INFORMATION SHOWN:
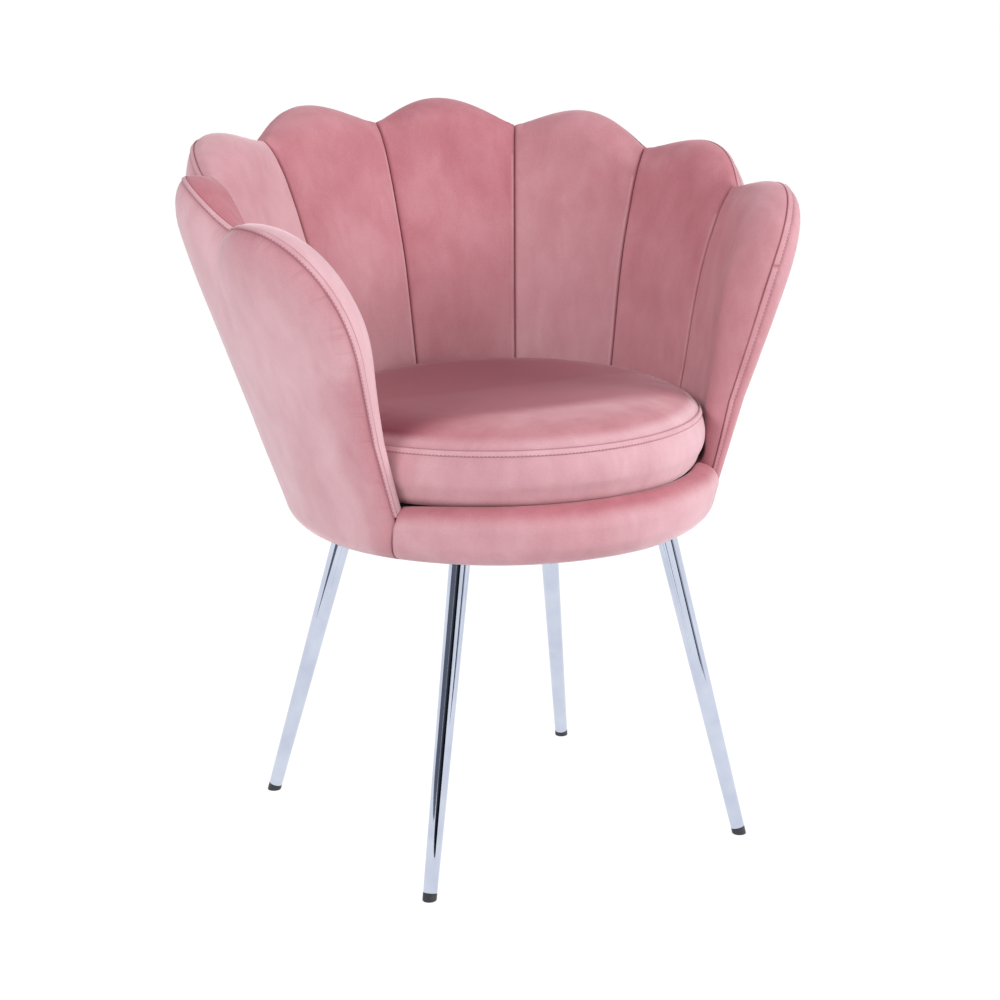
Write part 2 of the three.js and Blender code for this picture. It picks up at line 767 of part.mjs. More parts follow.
function cushionFoam() {
  const floor = cushionBottom + coverThickness + gap;
  const skin = cushionProfile(coverThickness + gap);
  const start = [skin[0][0], 0, floor];
  return cushionSolid([start, ...skin], false);
}

function cushionBasePanel() {
  const rim = cushionRing(cushionEdgeRadius + gap, 1, 0);
  return disc(rim.map((point) => new THREE.Vector2(point.x, point.y)), cushionBottom, coverThickness);
}

// The flat welt under the cushion's top seam.
function cushionWelt() {
  const upper = cushionSeamHeight;
  const lower = cushionSeamHeight - weltWidth;
  const drawn = (z) => lerp(-cushionSwell, cushionSeamInset, shareBetween(z, sideMiddle, cushionSeamHeight));
  return cushionSolid(
    [
      [drawn(upper) - gap, 1, upper],
      [drawn(lower) - gap, 1, lower],
      [drawn(lower) - gap - weltThickness, 1, lower],
      [drawn(upper) - gap - weltThickness, 1, upper],
    ],
    true,
  );
}

// Legs and their fixings

const legs = [
  ["front_left", -1, -1],
  ["front_right", 1, -1],
  ["back_left", -1, 1],
  ["back_right", 1, 1],
].map(([name, sideways, rearward]) => {
  const reach = undersideHalfWidth - (rearward > 0 ? backLegTopInset : frontLegTopInset);
  const angle = rearward > 0 ? backLegAngle : frontLegAngle;
  const footReach = rearward > 0 ? backFootReach : frontFootReach;
  const across = sideways * reach * Math.sin(angle);
  const top = new THREE.Vector3(across, rearward * reach * Math.cos(angle), plateBottom - gap);
  const foot = new THREE.Vector3(sideways * footHalfWidth, rearward * footReach, 0);
  return { name, foot, top };
});

// Stands a turned piece, made along +Y, on a leg's foot and along the leg.
function alongLeg(geometry, leg) {
  const way = leg.top.clone().sub(leg.foot).normalize();
  const turn = new THREE.Quaternion().setFromUnitVectors(new THREE.Vector3(0, 1, 0), way);
  return geometry.applyQuaternion(turn).translate(leg.foot.x, leg.foot.y, leg.foot.z);
}

function horizontalCut(z, upwards) {
  const size = 2 * (backFootReach + footHalfWidth);
  const block = new THREE.BoxGeometry(size, size, size);
  return block.translate(0, 0, z + ((upwards ? 1 : -1) * size) / 2);
}

const turned = (points, spans = legSpanCount) =>
  new THREE.LatheGeometry(points.map(([radius, height]) => new THREE.Vector2(radius, height)), spans);

// A tapered tube, cut level under its plate.
function legTube(leg) {
  const length = leg.top.distanceTo(leg.foot);
  const radiusAt = (height) => lerp(legFootRadius, legTopRadius, height / length);
  const [low, high] = [capHeight + gap, length + overrun];
  const tube = turned([
    [radiusAt(low) - legWallThickness, low],
    [radiusAt(low), low],
    [radiusAt(high), high],
    [radiusAt(high) - legWallThickness, high],
    [radiusAt(low) - legWallThickness, low],
  ]);
  return cutWith(alongLeg(tube, leg), [horizontalCut(leg.top.z, true)]);
}

// The plastic foot: a plug in the tube and a collar cut level with the floor.
function footCap(leg) {
  const plug = legFootRadius - legWallThickness - gap;
  const cap = turned([
    [0, -overrun],
    [legFootRadius, -overrun],
    [legFootRadius, capHeight],
    [plug, capHeight],
    [plug, capHeight + capPlugLength],
    [0, capHeight + capPlugLength],
  ]);
  return cutWith(alongLeg(cap, leg), [horizontalCut(0, false)]);
}

// The places of a plate's three screws, seen from above: two beside the leg and one inwards.
function screwPlaces(leg) {
  const outward = new THREE.Vector2(leg.top.x, leg.top.y).normalize();
  const sideways = new THREE.Vector2(-outward.y, outward.x);
  const place = (inset, aside) =>
    new THREE.Vector2(leg.top.x, leg.top.y).addScaledVector(outward, -inset).addScaledVector(sideways, aside);
  return [
    place(plateSideHoleInset, -plateSideHoleReach),
    place(plateSideHoleInset, plateSideHoleReach),
    place(plateInnerHoleInset, 0),
  ];
}

// An outline round convex corners, with its corners rounded.
function roundedOutline(corners, radius, arcSpans = plateCornerSpanCount) {
  const centre = corners.reduce((sum, p) => sum.add(p), new THREE.Vector2()).divideScalar(corners.length);
  const bearing = (p) => Math.atan2(p.y - centre.y, p.x - centre.x);
  const ring = [...corners].sort((p, q) => bearing(p) - bearing(q));
  const facing = (p, q) => Math.atan2(q.y - p.y, q.x - p.x) - Math.PI / 2;
  return ring.flatMap((corner, i) => {
    const before = ring[(i + ring.length - 1) % ring.length];
    const after = ring[(i + 1) % ring.length];
    const start = facing(before, corner);
    const bend = (facing(corner, after) - start + 4 * Math.PI) % (2 * Math.PI);
    return Array.from({ length: arcSpans + 1 }, (_, k) => {
      const turn = start + (bend * k) / arcSpans;
      return new THREE.Vector2(corner.x + radius * Math.cos(turn), corner.y + radius * Math.sin(turn));
    });
  });
}

function uprightRod(place, radius, bottom, height) {
  const rod = new THREE.CylinderGeometry(radius, radius, height, screwSpanCount).rotateX(Math.PI / 2);
  return rod.translate(place.x, place.y, bottom + height / 2);
}

const legScrewHoles = legs.flatMap((leg) =>
  screwPlaces(leg).map((place) =>
    uprightRod(place, screwRadius + gap, plateBottom - overrun, overrun + plateThickness + screwLength),
  ),
);

function legPlate(leg) {
  const corners = [...screwPlaces(leg), new THREE.Vector2(leg.top.x, leg.top.y)];
  const blank = disc(roundedOutline(corners, plateCornerRadius), plateBottom, plateThickness);
  return cutWith(blank, legScrewHoles);
}

// A pan head screw that points upwards from under the plate.
function legScrew(place) {
  const seat = plateBottom - gap;
  const screw = turned(
    [
      [0, -screwHeadHeight],
      [screwHeadRadius * screwDomeShare, -screwHeadHeight],
      [screwHeadRadius, -screwHeadHeight / 2],
      [screwHeadRadius, 0],
      [screwRadius, 0],
      [screwRadius, screwLength],
      [0, screwLength],
    ],
    screwSpanCount,
  );
  return screw.rotateX(Math.PI / 2).translate(place.x, place.y, seat);
}

// Screws that hold the shell to the ring, with sunk heads

const shellScrewHeight = (ringBottom + ringTop) / 2;

function shellScrewAt(angle, swell) {
  const screw = turned(
    [
      [0, -shellScrewLength - swell],
      [shellScrewRadius + swell, -shellScrewLength - swell],
      [shellScrewRadius + swell, -shellScrewHeadHeight],
      [shellScrewHeadRadius + swell, 0],
      [shellScrewHeadRadius + swell, swell ? overrun : 0],
      [0, swell ? overrun : 0],
    ].filter((point, i, all) => !i || point.some((value, k) => value !== all[i - 1][k])),
    screwSpanCount,
  );
  const head = wallPoint(angle, shellScrewHeight, shellFace - shellScrewSink);
  return screw.rotateZ(-angle).translate(head.x, head.y, head.z);
}

function shellScrewHoles() {
  return shellScrewAngles.map((angle) => shellScrewAt(angle, gap));
}

// Finishes

const velvet = { color: 0xc98e97, roughness: 0.85, metalness: 0 };
const blackCloth = { color: 0x1c1c1e, roughness: 0.95, metalness: 0 };
const plywood = { color: 0xc9a676, roughness: 0.7, metalness: 0 };
const foam = { color: 0xe8dcae, roughness: 0.9, metalness: 0 };
const chrome = { color: 0xd5d9e2, roughness: 0.08, metalness: 1 };
const steel = { color: 0x8d9096, roughness: 0.4, metalness: 1 };
const blackPlastic = { color: 0x2a2c30, roughness: 0.5, metalness: 0 };

function part(name, geometry, finish) {
  const mesh = new THREE.Mesh(geometry, new THREE.MeshStandardMaterial(finish));
  mesh.name = name;
  return mesh;
}

function baseGroup() {
  const base = new THREE.Group();
  const liningRadius = lipRadius - gap;
  const holed = (geometry) => cutWith(geometry, legScrewHoles);
  base.add(
    part("seat_board", holed(seatBoard()), plywood),
    part("dust_cover", holed(disc(circleOutline(liningRadius), undersideHeight, clothThickness)), blackCloth),
    part("base_ring", baseRing(), plywood),
    part("deck_board", disc(deckOutline(), padBottom, deckThickness), plywood),
    part("deck_cloth", disc(deckOutline(), deckClothBottom, clothThickness), blackCloth),
    part("front_rail_pad", frontRailPad(), velvet),
  );
  return base;
}

function tubGroup() {
  const tub = new THREE.Group();
  petals.forEach((ribs, i) => tub.add(part(`channel_pad_${i + 1}`, channelPad(ribs), velvet)));
  tub.add(
    part("back_shell", backShell(), plywood),
    part("outer_cover", outerCover(), velvet),
    part("rim_welt", rimWelt(), velvet),
  );
  shellScrewAngles.forEach((angle, i) => {
    tub.add(part(`shell_screw_${i + 1}`, shellScrewAt(angle, 0), steel));
  });
  return tub;
}

function legGroup(leg) {
  const group = new THREE.Group();
  group.add(
    part(`leg_${leg.name}`, legTube(leg), chrome),
    part(`leg_plate_${leg.name}`, legPlate(leg), steel),
    part(`foot_cap_${leg.name}`, footCap(leg), blackPlastic),
  );
  screwPlaces(leg).forEach((place, i) => {
    group.add(part(`leg_screw_${leg.name}_${i + 1}`, legScrew(place), steel));
  });
  return group;
}

function cushionGroup() {
  const cushion = new THREE.Group();
  cushion.add(
    part("cushion_foam", cushionFoam(), foam),
    part("cushion_cover", cushionCover(), velvet),
    part("cushion_base_panel", cushionBasePanel(), blackCloth),
    part("cushion_welt", cushionWelt(), velvet),
  );
  return cushion;
}

// The pieces are made round the tub's axis. The chair's origin is under the middle of its
// footprint, so it stands back from that axis.
const pieces = new THREE.Group();
pieces.add(baseGroup(), tubGroup(), cushionGroup(), ...legs.map(legGroup));
const footprint = new THREE.Box3().setFromObject(pieces, true);
pieces.position.y = -(footprint.min.y + footprint.max.y) / 2;

const chair = new THREE.Group();
chair.add(pieces);

export default chair;
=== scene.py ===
# %% [markdown]
# # A scallop back chair
# The chair is a padded tub on four splayed steel legs. Its back is eight padded channels,
# like petals, whose rounded tops make the scalloped rim. A round loose cushion lies in it.
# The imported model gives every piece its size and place. This file gives the pieces their
# soft forms, seams, stitches and finishes, one step at a time.

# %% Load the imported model
import math
from collections import namedtuple

import bmesh
import bpy
from mathutils import Matrix, Quaternion, Vector, noise


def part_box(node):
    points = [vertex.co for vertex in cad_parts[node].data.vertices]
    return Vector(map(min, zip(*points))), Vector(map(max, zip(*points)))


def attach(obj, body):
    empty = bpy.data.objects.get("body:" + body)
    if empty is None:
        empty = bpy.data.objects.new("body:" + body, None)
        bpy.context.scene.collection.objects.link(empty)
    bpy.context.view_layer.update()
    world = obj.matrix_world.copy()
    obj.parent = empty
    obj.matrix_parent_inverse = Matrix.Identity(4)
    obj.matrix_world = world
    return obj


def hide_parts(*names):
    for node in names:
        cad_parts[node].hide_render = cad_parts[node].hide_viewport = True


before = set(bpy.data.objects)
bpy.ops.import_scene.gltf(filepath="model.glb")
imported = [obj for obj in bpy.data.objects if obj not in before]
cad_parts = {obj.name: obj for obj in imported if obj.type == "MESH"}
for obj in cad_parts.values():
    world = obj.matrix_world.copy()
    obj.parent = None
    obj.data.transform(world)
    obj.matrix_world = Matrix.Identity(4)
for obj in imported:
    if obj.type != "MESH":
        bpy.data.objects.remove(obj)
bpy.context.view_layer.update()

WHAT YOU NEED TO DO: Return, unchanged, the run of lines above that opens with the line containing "# The imported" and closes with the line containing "from collections import namedtuple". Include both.

ANSWER FOR THE TASK:
# The imported model gives every piece its size and place. This file gives the pieces their
# soft forms, seams, stitches and finishes, one step at a time.

# %% Load the imported model
import math
from collections import namedtuple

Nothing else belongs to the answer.